> [Stated goal] From the listing below, pull out all lines with "pose" in them.

[JSON records of objects]
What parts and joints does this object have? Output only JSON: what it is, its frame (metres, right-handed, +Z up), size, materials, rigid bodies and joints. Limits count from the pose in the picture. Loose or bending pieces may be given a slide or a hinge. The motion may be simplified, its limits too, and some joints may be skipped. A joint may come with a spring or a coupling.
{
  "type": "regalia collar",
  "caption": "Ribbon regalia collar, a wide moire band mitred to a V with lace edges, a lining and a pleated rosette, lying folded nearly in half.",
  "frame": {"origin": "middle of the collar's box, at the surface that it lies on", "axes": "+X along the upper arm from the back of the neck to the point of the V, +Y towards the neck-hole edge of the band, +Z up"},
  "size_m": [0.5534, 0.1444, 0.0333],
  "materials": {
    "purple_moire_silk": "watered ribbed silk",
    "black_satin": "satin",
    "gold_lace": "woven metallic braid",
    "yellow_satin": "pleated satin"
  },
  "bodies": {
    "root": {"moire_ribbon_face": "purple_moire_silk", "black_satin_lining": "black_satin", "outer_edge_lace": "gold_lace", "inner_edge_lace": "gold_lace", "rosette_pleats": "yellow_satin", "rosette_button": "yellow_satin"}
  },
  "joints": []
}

...

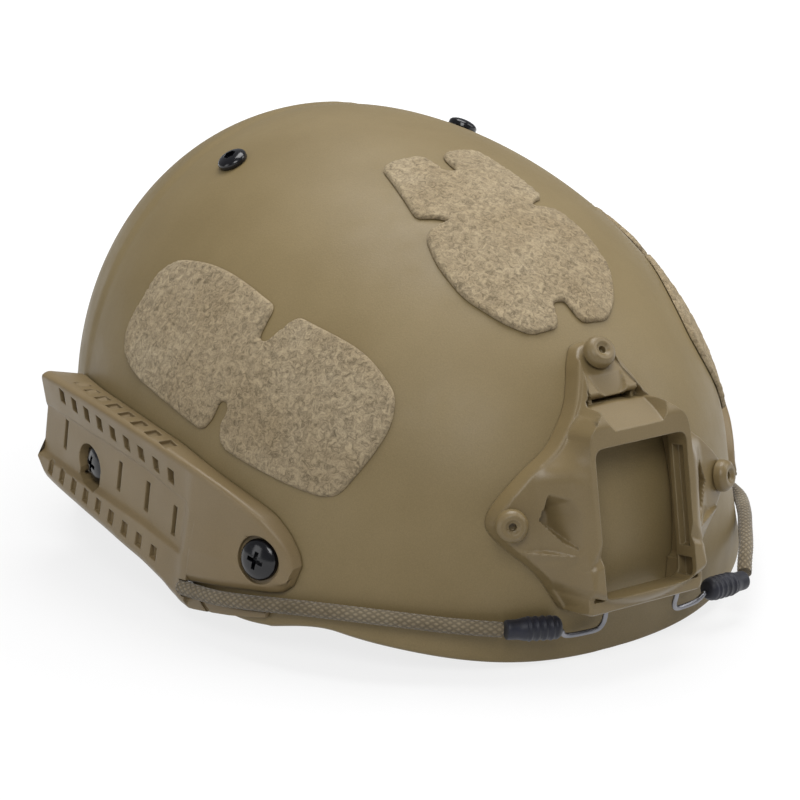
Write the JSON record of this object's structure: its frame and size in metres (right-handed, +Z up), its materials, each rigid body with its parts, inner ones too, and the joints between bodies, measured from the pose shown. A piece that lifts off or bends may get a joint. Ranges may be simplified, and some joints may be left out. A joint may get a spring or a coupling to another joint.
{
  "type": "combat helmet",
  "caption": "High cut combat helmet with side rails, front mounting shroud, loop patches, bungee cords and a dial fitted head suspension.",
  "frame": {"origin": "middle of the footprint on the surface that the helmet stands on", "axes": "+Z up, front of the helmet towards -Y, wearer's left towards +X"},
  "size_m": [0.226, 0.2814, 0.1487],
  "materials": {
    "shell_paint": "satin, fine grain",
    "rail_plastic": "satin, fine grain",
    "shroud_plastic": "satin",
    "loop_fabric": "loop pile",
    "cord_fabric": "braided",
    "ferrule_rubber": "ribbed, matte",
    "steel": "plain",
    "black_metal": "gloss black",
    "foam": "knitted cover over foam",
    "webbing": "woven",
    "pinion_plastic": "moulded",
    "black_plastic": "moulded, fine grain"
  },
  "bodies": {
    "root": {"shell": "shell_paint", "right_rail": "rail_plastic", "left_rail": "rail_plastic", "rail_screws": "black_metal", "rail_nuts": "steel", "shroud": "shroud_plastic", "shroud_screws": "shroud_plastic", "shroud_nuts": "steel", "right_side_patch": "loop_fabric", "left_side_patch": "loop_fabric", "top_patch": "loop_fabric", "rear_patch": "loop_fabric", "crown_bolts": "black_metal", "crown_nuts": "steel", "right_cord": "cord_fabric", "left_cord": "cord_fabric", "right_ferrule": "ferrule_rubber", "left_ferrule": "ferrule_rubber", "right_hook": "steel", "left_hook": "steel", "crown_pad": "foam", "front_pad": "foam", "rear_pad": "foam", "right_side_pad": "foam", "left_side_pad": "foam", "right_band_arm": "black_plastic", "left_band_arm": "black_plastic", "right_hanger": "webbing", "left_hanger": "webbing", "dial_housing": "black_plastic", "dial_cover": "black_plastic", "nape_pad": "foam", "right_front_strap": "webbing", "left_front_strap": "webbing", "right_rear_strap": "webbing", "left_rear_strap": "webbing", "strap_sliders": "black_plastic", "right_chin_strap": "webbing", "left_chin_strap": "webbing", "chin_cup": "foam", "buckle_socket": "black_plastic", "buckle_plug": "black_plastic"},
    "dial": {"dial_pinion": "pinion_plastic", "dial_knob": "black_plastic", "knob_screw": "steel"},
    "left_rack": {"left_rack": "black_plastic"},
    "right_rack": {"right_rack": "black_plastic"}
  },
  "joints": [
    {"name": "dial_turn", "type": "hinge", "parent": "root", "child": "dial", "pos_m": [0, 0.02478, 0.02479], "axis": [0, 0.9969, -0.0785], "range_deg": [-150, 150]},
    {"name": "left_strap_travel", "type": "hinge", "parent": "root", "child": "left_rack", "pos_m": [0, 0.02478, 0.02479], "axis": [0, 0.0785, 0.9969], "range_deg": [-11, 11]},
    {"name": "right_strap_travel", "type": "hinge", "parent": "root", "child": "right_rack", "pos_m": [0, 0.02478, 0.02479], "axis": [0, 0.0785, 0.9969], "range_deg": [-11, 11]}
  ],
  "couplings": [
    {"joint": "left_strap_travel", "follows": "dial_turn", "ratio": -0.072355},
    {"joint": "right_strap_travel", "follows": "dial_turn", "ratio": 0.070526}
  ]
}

> [Solution to this problem]
What parts and joints does this object have? Output only JSON: what it is, its frame (metres, right-handed, +Z up), size, materials, rigid bodies and joints. Limits count from the pose in the picture. Loose or bending pieces may be given a slide or a hinge. The motion may be simplified, its limits too, and some joints may be skipped. A joint may come with a spring or a coupling.
Write the JSON record of this object's structure: its frame and size in metres (right-handed, +Z up), its materials, each rigid body with its parts, inner ones too, and the joints between bodies, measured from the pose shown. A piece that lifts off or bends may get a joint. Ranges may be simplified, and some joints may be left out. A joint may get a spring or a coupling to another joint.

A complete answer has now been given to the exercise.